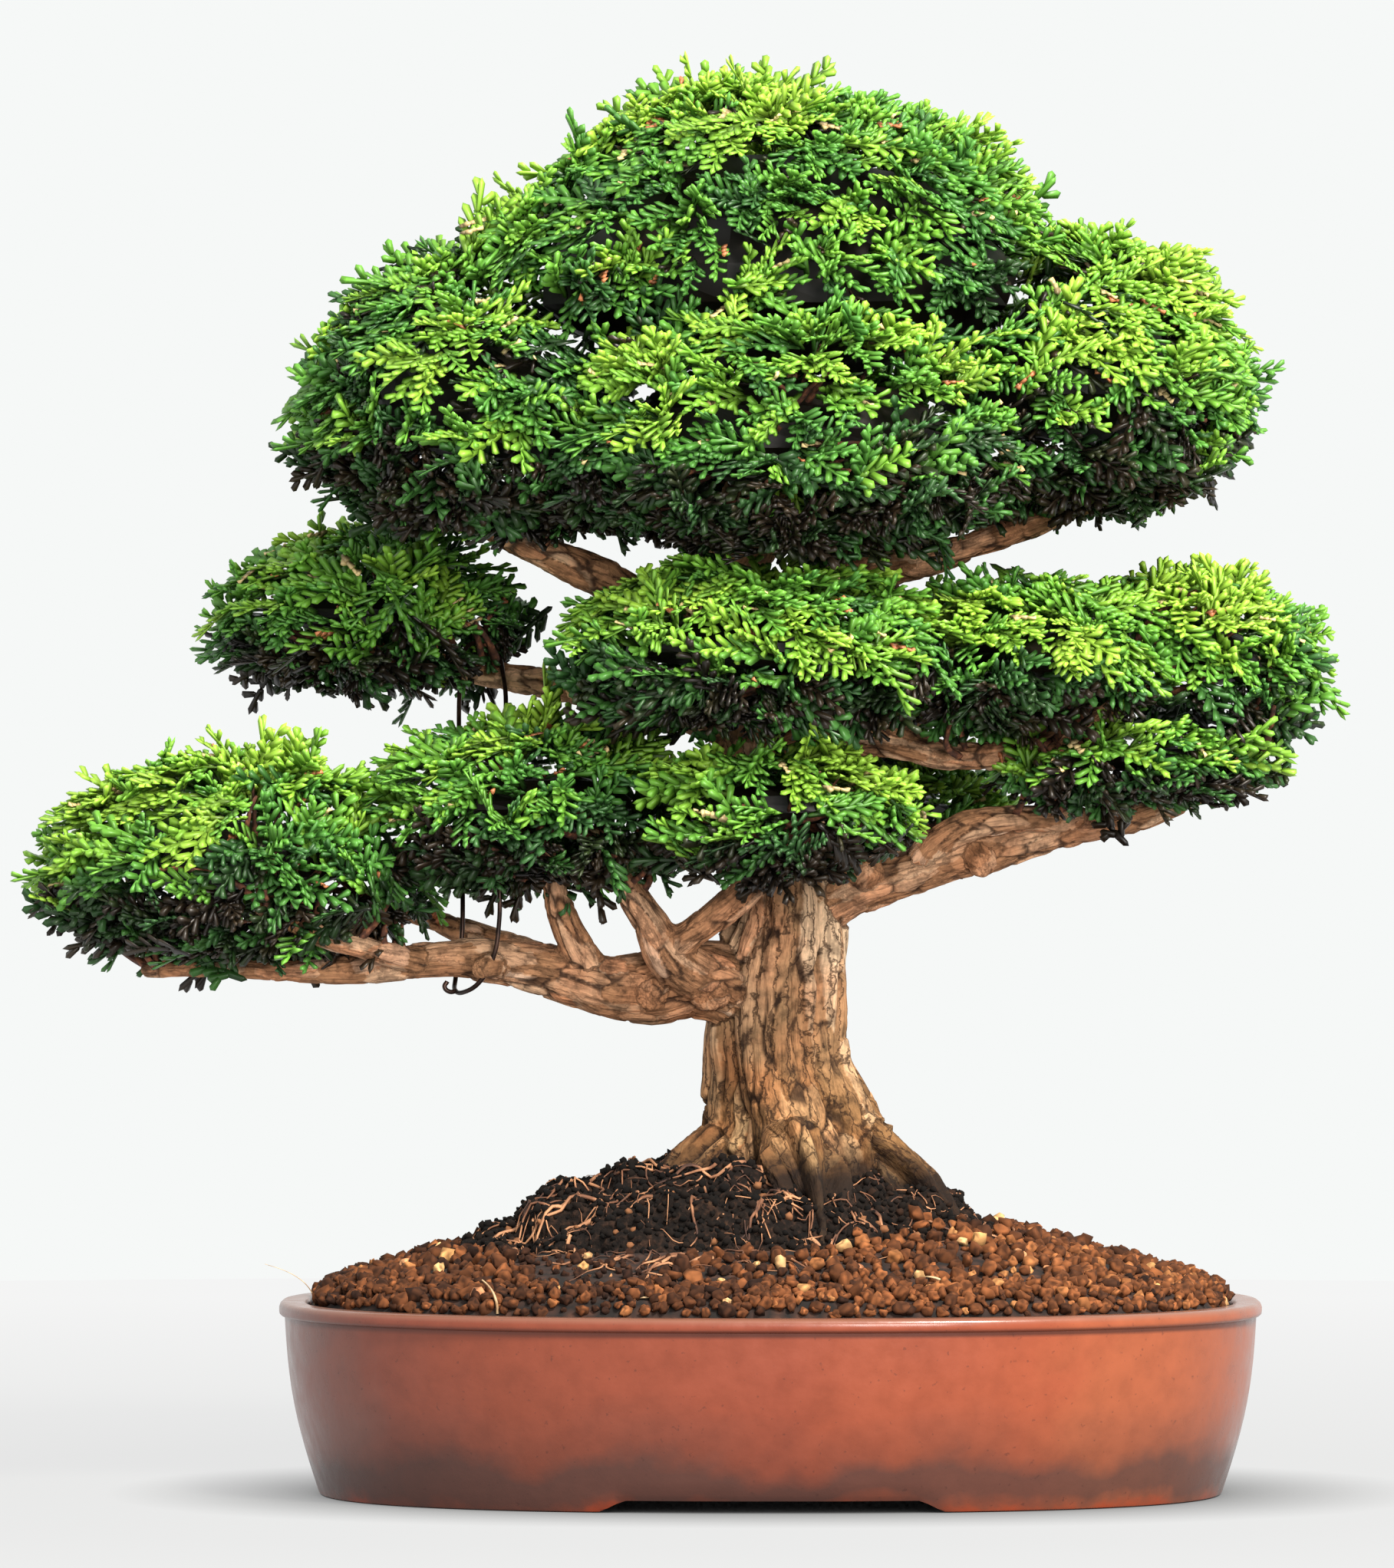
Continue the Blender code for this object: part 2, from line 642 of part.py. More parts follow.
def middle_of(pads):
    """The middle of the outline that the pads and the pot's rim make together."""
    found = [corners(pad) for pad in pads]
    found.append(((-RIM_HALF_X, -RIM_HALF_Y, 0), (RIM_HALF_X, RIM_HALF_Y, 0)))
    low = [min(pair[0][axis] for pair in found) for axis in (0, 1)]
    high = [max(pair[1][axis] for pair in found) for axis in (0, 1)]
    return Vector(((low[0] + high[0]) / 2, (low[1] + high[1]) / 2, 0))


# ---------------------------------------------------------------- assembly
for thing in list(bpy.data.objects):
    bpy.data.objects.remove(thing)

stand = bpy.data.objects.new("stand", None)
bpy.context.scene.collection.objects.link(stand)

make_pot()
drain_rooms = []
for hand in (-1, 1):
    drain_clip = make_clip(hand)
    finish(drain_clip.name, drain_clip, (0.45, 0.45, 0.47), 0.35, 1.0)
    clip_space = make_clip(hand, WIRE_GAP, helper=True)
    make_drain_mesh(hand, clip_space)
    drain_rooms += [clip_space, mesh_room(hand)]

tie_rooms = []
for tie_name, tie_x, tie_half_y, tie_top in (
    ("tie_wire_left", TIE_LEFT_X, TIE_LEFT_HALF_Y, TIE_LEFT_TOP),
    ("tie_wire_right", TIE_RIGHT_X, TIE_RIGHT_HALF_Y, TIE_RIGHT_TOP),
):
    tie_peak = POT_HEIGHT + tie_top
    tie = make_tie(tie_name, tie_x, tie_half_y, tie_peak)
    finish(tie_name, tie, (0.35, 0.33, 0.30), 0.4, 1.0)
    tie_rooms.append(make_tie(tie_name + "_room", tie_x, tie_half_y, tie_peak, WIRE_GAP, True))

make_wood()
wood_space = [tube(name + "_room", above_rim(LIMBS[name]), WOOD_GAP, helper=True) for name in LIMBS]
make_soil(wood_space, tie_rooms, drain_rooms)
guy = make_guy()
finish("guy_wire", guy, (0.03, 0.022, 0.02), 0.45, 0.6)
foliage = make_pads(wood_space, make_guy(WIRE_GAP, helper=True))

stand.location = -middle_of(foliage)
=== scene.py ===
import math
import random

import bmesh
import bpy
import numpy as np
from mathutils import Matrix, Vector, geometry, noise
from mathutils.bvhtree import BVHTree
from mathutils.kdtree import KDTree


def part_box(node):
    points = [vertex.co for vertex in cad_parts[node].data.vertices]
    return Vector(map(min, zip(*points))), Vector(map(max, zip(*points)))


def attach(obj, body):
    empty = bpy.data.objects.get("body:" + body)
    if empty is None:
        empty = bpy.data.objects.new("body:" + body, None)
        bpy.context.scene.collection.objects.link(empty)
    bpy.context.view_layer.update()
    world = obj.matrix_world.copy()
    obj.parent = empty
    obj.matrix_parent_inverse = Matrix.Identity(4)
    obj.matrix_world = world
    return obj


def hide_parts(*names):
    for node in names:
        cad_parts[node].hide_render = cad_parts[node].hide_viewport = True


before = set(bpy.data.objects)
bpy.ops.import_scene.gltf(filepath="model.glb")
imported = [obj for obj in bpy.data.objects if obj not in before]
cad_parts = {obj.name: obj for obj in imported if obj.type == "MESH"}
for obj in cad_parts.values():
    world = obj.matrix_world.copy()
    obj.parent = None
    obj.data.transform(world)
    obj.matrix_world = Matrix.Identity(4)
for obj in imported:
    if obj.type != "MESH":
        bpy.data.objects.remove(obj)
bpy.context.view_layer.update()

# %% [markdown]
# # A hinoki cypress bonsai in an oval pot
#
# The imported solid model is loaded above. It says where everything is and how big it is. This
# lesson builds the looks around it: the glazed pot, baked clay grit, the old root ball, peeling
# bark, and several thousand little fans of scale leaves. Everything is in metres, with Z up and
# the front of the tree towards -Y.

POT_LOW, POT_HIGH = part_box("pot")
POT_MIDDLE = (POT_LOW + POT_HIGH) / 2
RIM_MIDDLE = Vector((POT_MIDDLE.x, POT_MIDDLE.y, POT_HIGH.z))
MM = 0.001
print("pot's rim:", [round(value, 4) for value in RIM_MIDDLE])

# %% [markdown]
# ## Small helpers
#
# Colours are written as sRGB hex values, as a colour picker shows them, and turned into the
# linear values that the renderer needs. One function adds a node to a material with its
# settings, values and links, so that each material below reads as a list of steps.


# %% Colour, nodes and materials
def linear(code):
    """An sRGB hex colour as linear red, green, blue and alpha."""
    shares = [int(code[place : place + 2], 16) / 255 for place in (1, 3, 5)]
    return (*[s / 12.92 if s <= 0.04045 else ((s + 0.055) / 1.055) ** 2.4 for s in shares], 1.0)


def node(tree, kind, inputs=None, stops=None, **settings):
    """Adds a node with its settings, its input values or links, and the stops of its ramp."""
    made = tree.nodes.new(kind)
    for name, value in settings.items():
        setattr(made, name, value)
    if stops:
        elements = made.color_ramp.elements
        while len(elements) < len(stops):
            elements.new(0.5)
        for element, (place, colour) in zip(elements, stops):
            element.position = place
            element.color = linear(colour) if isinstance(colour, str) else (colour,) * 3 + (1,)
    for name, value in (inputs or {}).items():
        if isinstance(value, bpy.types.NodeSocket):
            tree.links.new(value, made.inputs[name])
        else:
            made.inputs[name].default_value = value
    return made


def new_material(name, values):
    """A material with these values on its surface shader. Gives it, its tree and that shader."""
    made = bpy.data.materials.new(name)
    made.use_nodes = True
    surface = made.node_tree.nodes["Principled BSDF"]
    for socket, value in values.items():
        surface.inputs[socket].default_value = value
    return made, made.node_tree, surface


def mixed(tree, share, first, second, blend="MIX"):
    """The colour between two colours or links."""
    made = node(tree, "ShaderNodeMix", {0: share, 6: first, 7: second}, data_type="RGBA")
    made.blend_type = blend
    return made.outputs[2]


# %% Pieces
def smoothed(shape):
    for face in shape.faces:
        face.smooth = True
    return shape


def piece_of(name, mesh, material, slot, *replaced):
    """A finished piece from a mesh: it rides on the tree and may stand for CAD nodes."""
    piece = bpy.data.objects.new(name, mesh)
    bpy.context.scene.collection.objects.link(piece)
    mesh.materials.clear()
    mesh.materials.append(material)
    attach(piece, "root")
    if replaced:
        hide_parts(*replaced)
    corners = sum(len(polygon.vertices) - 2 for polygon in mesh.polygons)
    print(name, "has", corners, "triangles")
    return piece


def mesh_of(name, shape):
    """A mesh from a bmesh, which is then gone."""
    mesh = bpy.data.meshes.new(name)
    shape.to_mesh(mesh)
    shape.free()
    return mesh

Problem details
Set down, exactly and alone, the run of lines from the line that has "make_wood()" to the line that has "if empty is".

Full output
make_wood()
wood_space = [tube(name + "_room", above_rim(LIMBS[name]), WOOD_GAP, helper=True) for name in LIMBS]
make_soil(wood_space, tie_rooms, drain_rooms)
guy = make_guy()
finish("guy_wire", guy, (0.03, 0.022, 0.02), 0.45, 0.6)
foliage = make_pads(wood_space, make_guy(WIRE_GAP, helper=True))

stand.location = -middle_of(foliage)
=== scene.py ===
import math
import random

import bmesh
import bpy
import numpy as np
from mathutils import Matrix, Vector, geometry, noise
from mathutils.bvhtree import BVHTree
from mathutils.kdtree import KDTree


def part_box(node):
    points = [vertex.co for vertex in cad_parts[node].data.vertices]
    return Vector(map(min, zip(*points))), Vector(map(max, zip(*points)))


def attach(obj, body):
    empty = bpy.data.objects.get("body:" + body)
    if empty is None:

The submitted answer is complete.